Last night, the WV Access to Justice Commission held their first public hearing in Beckley.

While the Commissioners did not seem very interested in comments about maintaining our public access law libraries, it does seem that numerous issues regarding access to legal aid, better (and more modern) notification methods, encouraging increased pro bono services, and better assistance for victims, veterans and children are on the radar for the Commission.

I was actually very impressed by Justice Benjamin’s passion for drug courts and diversionary programs in criminal matters.  After all, if more diversionary options were utilized, the courts, court personnel, and even attorneys would have more time and resources for helping to increase meaningful access in the area of civil matters.

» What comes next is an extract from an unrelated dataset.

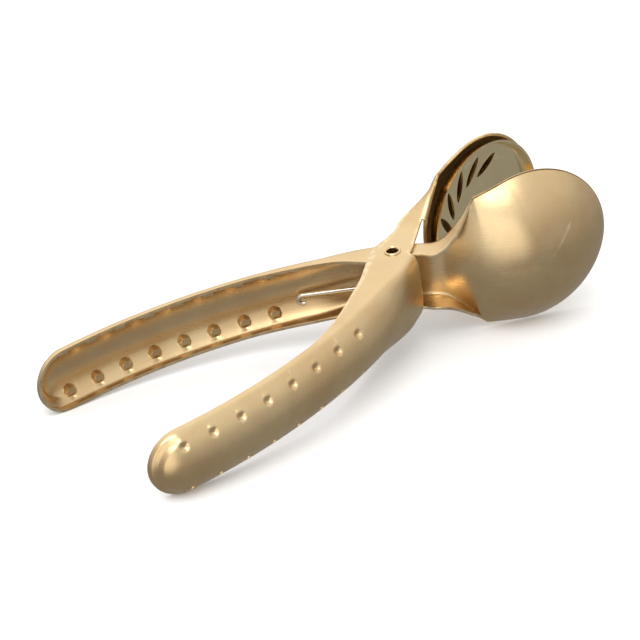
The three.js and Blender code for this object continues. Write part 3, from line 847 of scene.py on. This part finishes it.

The one part that I just cannot understand is how the Commission can be so seemingly dedicated to more “meaningful access” to the courts while NOT recognizing the need for (and even right to) public access law libraries and well trained law librarians to guide you with research.

Well, one gentleman was there to testify that the problem may be that all the Commissioners (as well as ethics committees and boards for attorneys) are all lawyers or legal professionals.  I guess his point was that we seem to leave the ‘fox guarding the henhouse’.  In fact, he asked the panel why they did not have an average citizen on the Commission, like a “truckdriver”.

This really hit home for me, even though some of the testimony seemed unrelated to the Commission’s objective.  It does seem that this is geared toward increasing the assistance from attorneys or other legal professionals rather than just giving the pro se litigant and average citizen the tools they need to help themselves.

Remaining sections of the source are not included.